ДЖОЭЛ: Определенно не тема. В действительности отправной точкой сценария был образ или серия образов, желание сделать фильм, персонажи которого одевались бы определенным образом — шляпы, длинные пальто — и были бы помещены в декорации, необычные для жанра: загородная местность, лес...
ДЖОЭЛ: Все спрашивают нас про эту шляпу, а ответа на самом деле нет. Это не символ, у нее нет определенного значения...
ИТАН: Эта шляпа ничего не представляет, это просто шляпа, которую несет ветер.

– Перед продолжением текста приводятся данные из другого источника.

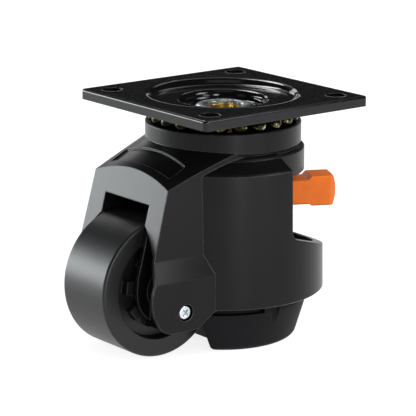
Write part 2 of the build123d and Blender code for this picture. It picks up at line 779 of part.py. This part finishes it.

ДЖОЭЛ: Это образ, который пришел к нам, который нам понравился и просто внедрился. Это просто удобная путеводная нить, но нет необходимости искать глубинные смыслы.
ИТАН: Конечно, можно воспринять это так. Верна без нужды пытается навязать значение сну Тома. А Том остается объективным.
ДЖОЭЛ: Гораздо дольше, чем два предыдущих фильма. В общем и целом восемь месяцев плюс-минус, но мы останавливались, чтобы написать сценарий следующего фильма, который занял два месяца.
ИТАН: Нет, сомневаюсь, мы уже привыкли работать таким образом с самого начала. Для нас творчество на самом деле начинается со сценария и продолжается на всех этапах подготовки; съемки — это только завершение. Нам было бы очень трудно ставить сценарий, написанный кем-то еще.
ДЖОЭЛ: Мы любим работать с теми же соавторами, но Джейн Маски, художник-постановщик на наших первых двух фильмах, была занята. Деннис Гасснер, который работал с Копполой, здорово помог нам с выбором цвета. Здесь цвета более выдержанные, чем в предыдущих двух фильмах.
ИТАН: Деннис подсказал идею с колоннами у зданий, чтобы архитектура отражала деревья в лесу... Он снова был нашим художником в фильме, который мы только что сняли, «Бартон Финк».
ДЖОЭЛ: Он предложил какое-то количество классических ирландских песен. Мы уже решили использовать «Дэнни-бой», но другая песня, на которой Картер Бёрвелл построил основную тему, — это старая баллада, подсказанная Габриэлем.